Until recently, the state's coasts were very rich and the fishermen always got a prize catch with many varieties of fish such as silver pomfret, black pomfret, cuttlefish, eel, ghol, ribbonfish, croaker, hilsa, kati and snappers and even commercial catches such as rock lobster, sand lobster and shrimps.
“In Gujarat, which has got the longest coastline in the country, the marine catches dwindled alarmingly, so much so that many species like red snapper, sand lobster, eel, kati, banana white shrimps have almost become extinct,” said Tajbudeen Sultan, a member of the executive committee of Marine Products Export Production Body of India.

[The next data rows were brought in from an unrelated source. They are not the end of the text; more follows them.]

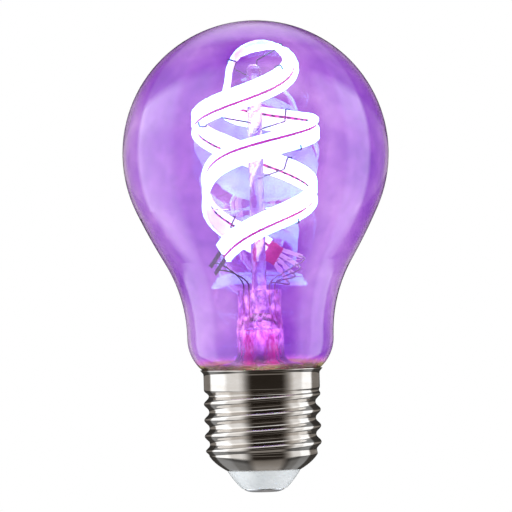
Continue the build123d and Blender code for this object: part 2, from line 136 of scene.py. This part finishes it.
# Studio for glossy surfaces: levels by degrees round the lamp, and by degrees up for its sides and its middle
side_bands = [(-180, 0.3), (-160, 0.25), (-126, 0.28), (-120, 1.7), (-82, 1.7), (-72, 1.1), (-48, 1.1),
              (-22, 0.2), (42, 0.2), (58, 0.5), (68, 1.05), (84, 1.1), (90, 1.6), (114, 1.6), (120, 0.28),
              (160, 0.25), (180, 0.3)]
side_rows = [(-180, 0.2), (-128, 0.22), (-104, 0.20), (-94, 0.08), (-88, 0.10), (-78, 1.0), (-20, 1.0),
             (24, 1.0), (50, 1.35), (74, 1.35), (88, 0.35), (98, 0.30), (112, 0.2), (180, 0.1)]
middle_rows = [(-180, 0.3), (-130, 0.35), (-118, 0.42), (-90, 0.25), (-80, 0.03), (-42, 0.03), (-35, 0.25),
               (-24, 0.25), (-17, 0.03), (46, 0.03), (54, 1.0), (82, 1.0), (89, 0.03), (104, 0.03),
               (180, 0.15)]
middle_band = [(-40, 0.0), (-20, 1.0), (40, 1.0), (58, 0.0)]
overhead_scale = 0.7
overhead_start = 0.92
overhead_full = 0.97

# Floor and lights
floor_half_size = 0.4
floor_height = -30 * mm
floor_lit_share = 0.88
lamp_middle_height = 55 * mm


# Material nodes
def blank_material(name):
    material = bpy.data.materials.new(name)
    material.use_nodes = True
    shader = material.node_tree.nodes["Principled BSDF"]
    return material, material.node_tree, shader


def noise(tree, scale, detail=4.0, stretch=(1.0, 1.0, 1.0)):
    """A noise value between 0 and 1 in the lamp's own space, scale in cycles to a millimetre."""
    place = tree.nodes.new("ShaderNodeTexCoord")
    mapping = tree.nodes.new("ShaderNodeMapping")
    mapping.inputs["Scale"].default_value = [axis / mm for axis in stretch]
    texture = tree.nodes.new("ShaderNodeTexNoise")
    texture.inputs["Scale"].default_value = scale
    texture.inputs["Detail"].default_value = detail
    tree.links.new(place.outputs["Object"], mapping.inputs["Vector"])
    tree.links.new(mapping.outputs["Vector"], texture.inputs["Vector"])
    return texture.outputs["Fac"]


def math_node(tree, operation, *values):
    node = tree.nodes.new("ShaderNodeMath")
    node.operation = operation
    for socket, value in zip(node.inputs, values):
        if isinstance(value, (int, float)):
            socket.default_value = value
        else:
            tree.links.new(value, socket)
    return node.outputs["Value"]


def grey(level):
    return (level, level, level)


def warm(level):
    """Grey that turns brown where the studio is dark."""
    return (level, level ** 1.06, level ** 1.12)


def ramp(tree, value, stops):
    """Colours along a value, from (place, colour) stops."""
    node = tree.nodes.new("ShaderNodeValToRGB")
    elements = node.color_ramp.elements
    while len(elements) < len(stops):
        elements.new(0.5)
    for element, (place, colour) in zip(elements, stops):
        element.position = place
        element.color = (*colour, 1.0)
    tree.links.new(value, node.inputs["Fac"])
    return node.outputs["Color"]


def height_ramp(tree, height, stops):
    """Colours up the lamp, from (height, colour) stops."""
    return ramp(tree, height, [(stop / lamp_height, colour) for stop, colour in stops])


def turn_ramp(tree, turn, levels, colour):
    """Colours round a half turn either way, from (degrees, level) pairs."""
    return ramp(tree, turn, [((degrees + 180) / 360, colour(level)) for degrees, level in levels])


def spread(tree, value, low, high):
    """A noise value stretched to go from low to high."""
    node = tree.nodes.new("ShaderNodeMapRange")
    node.inputs["From Min"].default_value = 0.3
    node.inputs["From Max"].default_value = 0.7
    node.inputs["To Min"].default_value = low
    node.inputs["To Max"].default_value = high
    tree.links.new(value, node.inputs["Value"])
    return node.outputs["Result"]


def bump(tree, shader, value, height, strength=0.5):
    node = tree.nodes.new("ShaderNodeBump")
    node.inputs["Strength"].default_value = strength
    node.inputs["Distance"].default_value = height
    tree.links.new(value, node.inputs["Height"])
    tree.links.new(node.outputs["Normal"], shader.inputs["Normal"])


def lamp_height_value(tree, waviness=0.0, scale=0.3):
    """Height in the lamp's own space as a share of the lamp's height, made wavy by noise."""
    place = tree.nodes.new("ShaderNodeTexCoord")
    split = tree.nodes.new("ShaderNodeSeparateXYZ")
    tree.links.new(place.outputs["Object"], split.inputs["Vector"])
    wave = math_node(tree, "MULTIPLY", math_node(tree, "SUBTRACT", noise(tree, scale), 0.5), waviness)
    return math_node(tree, "DIVIDE", math_node(tree, "ADD", split.outputs["Z"], wave), lamp_height)


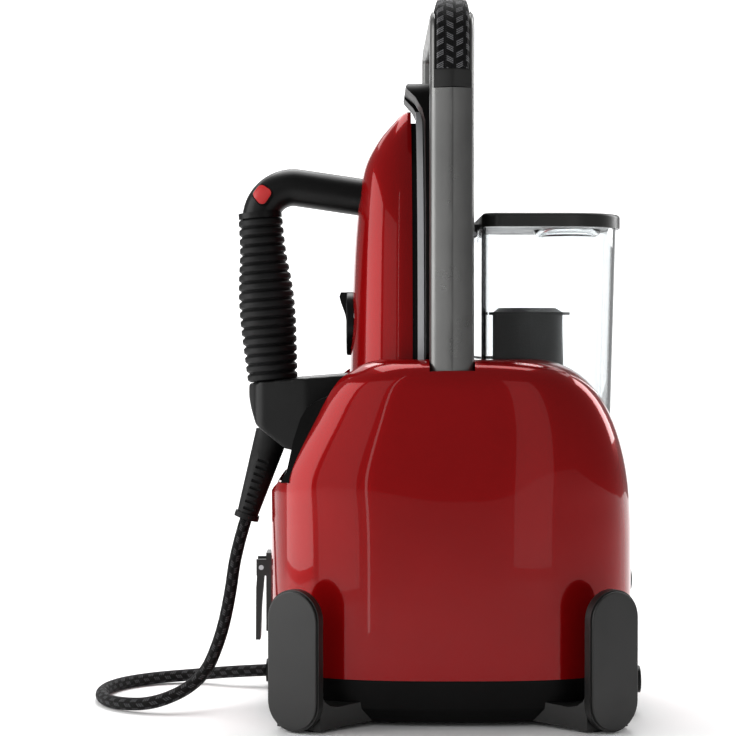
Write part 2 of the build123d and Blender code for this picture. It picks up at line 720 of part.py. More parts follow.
def rest_plate():
    """Plate behind the iron, with its upper edge flared forward over the iron's tip."""
    profile = [
        (-6.4, 146.0), (-6.4, 352.0), (-8.2, 359.0), (-12.0, 366.0), (-17.0, 371.2), (-17.6, 373.2), (-16.2, 375.4),
        (-1.6, 375.4), (-1.6, 146.0),
    ]
    plate = side_slab(profile, 70.0)
    outline = Polyline((-57.3, 146.0), (57.3, 146.0), (57.3, 212.0), (66.0, 215.0), (66.0, 300.0), (38.0, 375.4),
                       (-38.0, 375.4), (-66.0, 300.0), (-66.0, 215.0), (-57.3, 212.0), close=True)
    face = fillet(make_face(outline).vertices().group_by(Axis.Y)[-1], 12.0)
    plate &= Pos(0, 10.0, 0) * extrude(Plane.XZ * face, amount=40.0)
    relief = [(-6.6, 335.0), (-6.6, 364.0), (-30.0, 384.0), (-30.0, 335.0)]
    plate -= side_slab(relief, 13.0)
    hollow = side_slab([(-4.0, 366.0), (-12.5, 372.6), (-4.0, 372.6)], 30.0)
    plate -= hollow
    ribs = block(-40.0, 40.0, -3.0, 0.0, 170.0, 340.0)
    plate -= ribs
    return one_solid(plate)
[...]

In the past two years, in the absence of commercially viable fishes, the industry has shifted its focus to other fish items such as ribbonfish, croaker and Japanese thread fin bream. “But these varieties have also registered a phenomenal depletion in the last six months,” said Sultan said.
Like processors and exporters, fishermen are also at the receiving end. “It's a seasonal business covering only nine months in a year — September to June. And the reduction in marine catches in recent times has left fishermen in the lurch,” said Manish Lodhari, president of Gujarat Fishing Boat Association. He added: “The slump is casting its net wide, affecting fishermen, boat owners, processors and exporters — nearly one crore people on the coastal belt of Gujarat.”
According to those involved with the industry, the reason for the decline is both natural and manmade. “Global warming, migration and inadequate rainfall during monsoon, which is the main breeding period, has caused much harm,” said Thomas
On the other hand, Sultan said there have been some manmade reasons also, like catching the juvenile and egg bearing mother prawns and fish, fishing during the monsoon and construction of check dams on almost all the rivers for irrigation purpose.